3. Churchill Falls Renewal Project (Hydro expansion in Newfoundland & Labrador with Quebec)

Overview:
This project involves upgrading and expanding the existing Churchill Falls Generating Station hydro-facility in Labrador, with new agreements with Quebec replacing antiquated contracts, modernizing infrastructure, and creating a cleaner power base for decades. For Canadian engineers, it means civil/heavy-construction work in remote terrain, new transmission links, and inter-provincial energy trade. Its significance lies in clean power, regional economic development and national energy reliability.

• Jobs & Economic Impact: Could create 4,000–6,000 skilled jobs during construction and sustain hundreds more for operations and maintenance.
• GDP / Fiscal Benefit: Expected to bring tens of billions in long-term provincial revenue through modernized contracts and fairer power pricing.
• Environmental / Climate Outcome: Delivers zero-emission electricity, supporting Canada’s 2050 climate goals and replacing fossil generation elsewhere.
• Investment / Technical Feasibility: A multi-billion-dollar, multi-year hydro expansion requiring major civil engineering and transmission upgrades in remote terrain.
• Social Licence / Partnerships: Viewed positively in Atlantic Canada; cooperation with Innu Nation and local communities remains essential to success.
• National Security / Geopolitical Advantage: Improves inter-provincial energy security and grid stability while strengthening Canada’s low-carbon export potential.

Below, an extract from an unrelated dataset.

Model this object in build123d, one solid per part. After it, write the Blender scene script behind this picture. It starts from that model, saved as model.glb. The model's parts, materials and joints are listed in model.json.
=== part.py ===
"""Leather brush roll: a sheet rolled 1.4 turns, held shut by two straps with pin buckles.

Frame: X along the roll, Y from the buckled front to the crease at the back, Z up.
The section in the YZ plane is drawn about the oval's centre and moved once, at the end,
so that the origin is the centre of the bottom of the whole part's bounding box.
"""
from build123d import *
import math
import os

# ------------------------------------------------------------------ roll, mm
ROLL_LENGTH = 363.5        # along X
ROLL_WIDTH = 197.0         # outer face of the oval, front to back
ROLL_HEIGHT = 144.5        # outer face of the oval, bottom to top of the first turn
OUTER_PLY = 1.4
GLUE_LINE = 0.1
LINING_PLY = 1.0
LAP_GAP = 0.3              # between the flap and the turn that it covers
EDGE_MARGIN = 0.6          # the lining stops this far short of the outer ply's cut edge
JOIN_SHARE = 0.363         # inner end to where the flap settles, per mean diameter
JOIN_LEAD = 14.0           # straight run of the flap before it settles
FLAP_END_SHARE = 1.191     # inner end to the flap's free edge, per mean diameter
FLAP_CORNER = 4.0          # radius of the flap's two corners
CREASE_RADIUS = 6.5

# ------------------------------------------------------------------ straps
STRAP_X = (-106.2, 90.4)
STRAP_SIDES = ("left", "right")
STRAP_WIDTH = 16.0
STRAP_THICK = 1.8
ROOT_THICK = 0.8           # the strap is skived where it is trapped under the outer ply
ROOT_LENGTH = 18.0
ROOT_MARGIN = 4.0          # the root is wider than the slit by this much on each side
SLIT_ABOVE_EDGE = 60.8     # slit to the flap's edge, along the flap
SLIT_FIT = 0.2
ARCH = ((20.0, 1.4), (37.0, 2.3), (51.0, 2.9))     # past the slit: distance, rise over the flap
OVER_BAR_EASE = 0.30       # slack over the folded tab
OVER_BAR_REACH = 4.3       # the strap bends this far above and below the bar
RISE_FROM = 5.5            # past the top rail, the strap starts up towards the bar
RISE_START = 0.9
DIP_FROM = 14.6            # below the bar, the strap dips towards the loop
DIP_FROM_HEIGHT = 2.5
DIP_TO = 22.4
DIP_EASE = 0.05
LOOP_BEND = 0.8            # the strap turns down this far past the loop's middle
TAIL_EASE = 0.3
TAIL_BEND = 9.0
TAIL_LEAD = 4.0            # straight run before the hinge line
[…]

4.  Northern Ontario Critical Minerals Corridor and Ring of Fire (Mining & processing of nickel, copper, chromite)

Overview:
In Northern Ontario and other remote regions Canada has large deposits of critical minerals (nickel, copper, chromite) essential to electric-vehicles, batteries and clean-tech manufacturing. This corridor project would build mines, processing plants, roads, power lines and logistics hubs, enabling Canada to secure its place in the global supply chain and reduce reliance on foreign sources. Engineers will engage across extraction, processing, infrastructure and community coordination.

• Jobs & Economic Impact: Long-term potential for up to 7,000 direct mining and processing jobs, plus thousands more in logistics and construction.
• GDP / Fiscal Benefit: Could add $25–40 billion in GDP over its first two decades, positioning Canada as a supplier of materials essential to EVs and batteries.
• Environmental / Climate Outcome: Mining and road construction have localized environmental impacts, but the resulting minerals are vital for global decarbonization.
• Investment / Technical Feasibility: Demands new roads, power lines, and processing plants in remote terrain — an engineering and financial challenge requiring multi-level coordination.
• Social Licence / Partnerships: Progress depends entirely on trust-based partnerships with Indigenous Nations; currently mixed support across communities.
• National Security / Geopolitical Advantage: Strengthens Canada’s role as a trusted democratic supplier of critical minerals, reducing reliance on China and Russia.

5. West-Coast LNG Export Expansion (LNG Canada Phase 2, Kitimat, BC)

Overview:
The LNG Canada facility in Kitimat, British Columbia is planning a Phase 2 expansion to double export capacity of liquefied natural gas to Asian markets. This project leverages Canada’s natural-gas reserves, engineering strength, transmission capabilities and strategic location on the Pacific. Engineers will deal with liquefaction trains, offshore shipping logistics, feed-gas supply and export terminal integration. The project advances Canada’s energy export diversification, global trade positioning and national resilience.

• Jobs & Economic Impact: Phase 2 construction could support up to 9,000 on-site jobs, with thousands more across supply chains and long-term operations.
• GDP / Fiscal Benefit: Would add $3–4 billion per year in GDP during construction and generate tens of billions in export revenue annually once operational.
• Environmental / Climate Outcome: Produces lower life-cycle emissions than coal, helping Asia reduce emissions, though it increases Canada’s domestic totals modestly.
• Investment / Technical Feasibility: Estimated $18–20 billion capital investment; proven LNG technology but complex logistics from gas supply to shipping.
• Social Licence / Partnerships: Supported by many First Nations partners involved in equity arrangements, though environmental groups remain critical.
• National Security / Geopolitical Advantage: Diversifies energy exports, enhances alliances with Asian democracies, and strengthens Canada’s energy-security contribution to allies.

Discussion Questions

Use these to guide your group conversation:

• Which project delivers the greatest long-term benefit for Canadians, and why?
• What trade-offs (environmental, financial, or political) are you willing to accept to make it happen?
• Which project best aligns with your values as an engineer: innovation, sustainability, equity or national security?
• If you were the project lead accountable for success or failure, how would your choice change?
• What lessons about leadership, teamwork, engineering judgement, and stakeholder communication apply across all six projects?